Jeffrey Brown: Luciano Pavarotti called his voice a gift from God. Certainly, it was a gift to millions of opera lovers, and many more who were new to the music and came to love the charismatic, buoyant, larger-than-life man making it, people like acclaimed director Ron Howard.
Ron Howard: He was so remarkable, and the music is so stunning. And when you recognize what it means to be able to perform those arias, perform — perform in that way, the kind of commitment, I just — I felt like the story was very fresh.
Jeffrey Brown: The result is the new documentary “Pavarotti,” filled with a archival footage, interviews with family and friends and, of course, music.
There’s his childhood in Modena and rise on opera stages, the worldwide phenomenon of The Three Tenors, Pavarotti, the celebrity who hobnobbed with rock stars, even as many in the opera world criticized the melding with pop, and the charity work that came more and more to occupy his time.
Director Howard was first known as a child actor, Opie in “The Andy Griffith Show, and then as a major director of films, including hit comedies like “Splash” and dramas such just “A Beautiful Mind,” for which he won an Oscar for best director.
He’s more recently turned to nonfiction looks at the lives of celebrated musicians, the Beatles, Jay-Z, and now Pavarotti.
And when we met recently at the Metropolitan Opera House in New York, a second home to the great tenor, I asked about the Pavarotti that emerged for him.
Ron Howard: A very complicated, interesting character, which is what I’m always drawn to, whether it’s scripted or in documentaries. How is this character going to surprise us?
And there are a lot of things that surprised me. I thought it was very interesting that he wasn’t a prodigy, that his father was a really good amateur tenor, but couldn’t make a living at it and was a baker. And he wasn’t going to pursue it.
And yet his mother said, go — really go for it. And, even after that, even being sanctioned by mom, six full years of just training before he could even begin to initiate anything that you could call a career.
Jeffrey Brown: The film was made with the support and participation of Pavarotti’s family, including his first wife and three daughters.
But it also shows his infidelity and the scandal that came with his love affair and eventual marriage to Nicoletta Mantovani, many years his junior. They would spend 14 years together and have a daughter before his death in 2007.
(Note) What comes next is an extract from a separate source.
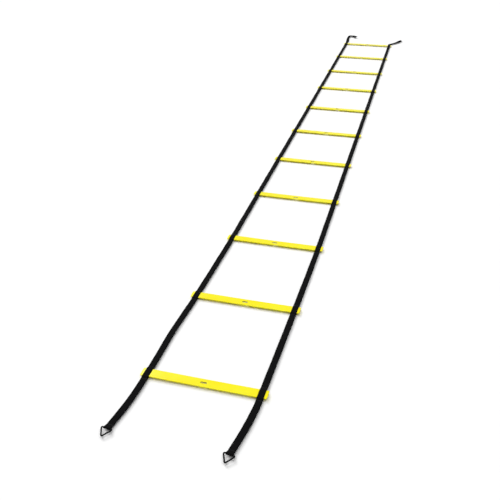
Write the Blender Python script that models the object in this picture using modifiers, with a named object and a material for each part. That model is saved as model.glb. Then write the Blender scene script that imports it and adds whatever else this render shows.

Mantovani now heads the Luciano Pavarotti Foundation, based in Bologna, which runs a museum and helps support talented young singers.
Nicoletta Mantovani: He always said: “When you have somebody or a situation in front of you, try to look for the good part of it, because, if you always look for the bad, you become a worse person.”
(LAUGHTER)
Jeffrey Brown: Is it possible to separate the man from the work, the man from the music?
Nicoletta Mantovani: No, impossible.
Jeffrey Brown: No?
Nicoletta Mantovani: Impossible because Luciano really lived everything he was singing, you know, inside.
Jeffrey Brown: What does that mean?
Nicoletta Mantovani: He received this big gift from God, and he knew it. So, he always said: “I’m never in competition with others, but I am in competition with myself, to honor this talent, because I have received this gift, and I have to share it with everybody.”
Ron Howard: Watching him perform, watching these closeups of these performances, and, as a director, I felt it was sort of like watching like Marlon Brando or Meryl Streep or somebody, just it’s — I felt like he could express so much through the music.
Jeffrey Brown: Ron Howard says those performances helped him tell the larger story.
Ron Howard:There’s so much emotion and drama in opera, and this was his medium. And it was very personal, very personal to him at times. And that was the convincer, when I felt like we could use opera to help tell the story of Pavarotti and use Pavarotti to help us understand what it means to dedicate your life to opera.
Jeffrey Brown: Passion and insecurity, love and betrayal, soaring art, it’s all there, and, for Ron Howard, a more personal lesson.
Ron Howard: Man, was he courageous. I’m so impressed.
In fact, if there was a lesson for me, Ron, in all this, it was the way that, even after establishing his stardom and his career, making tremendous amounts of money, establishing that he had this earning power, he still took risks: I think I can do something for people. I think I can do something for the world, and perhaps even do something for opera. They might not understand it.
But this pressure, this drive, he felt, this excitement to be this ambassador, to democratize opera on a social level, it took guts, and he did it.
Jeffrey Brown: For the “PBS NewsHour,” I’m Jeffrey Brown at the Metropolitan Opera House in New York.
Judy Woodruff: That has to be a powerful thing to see.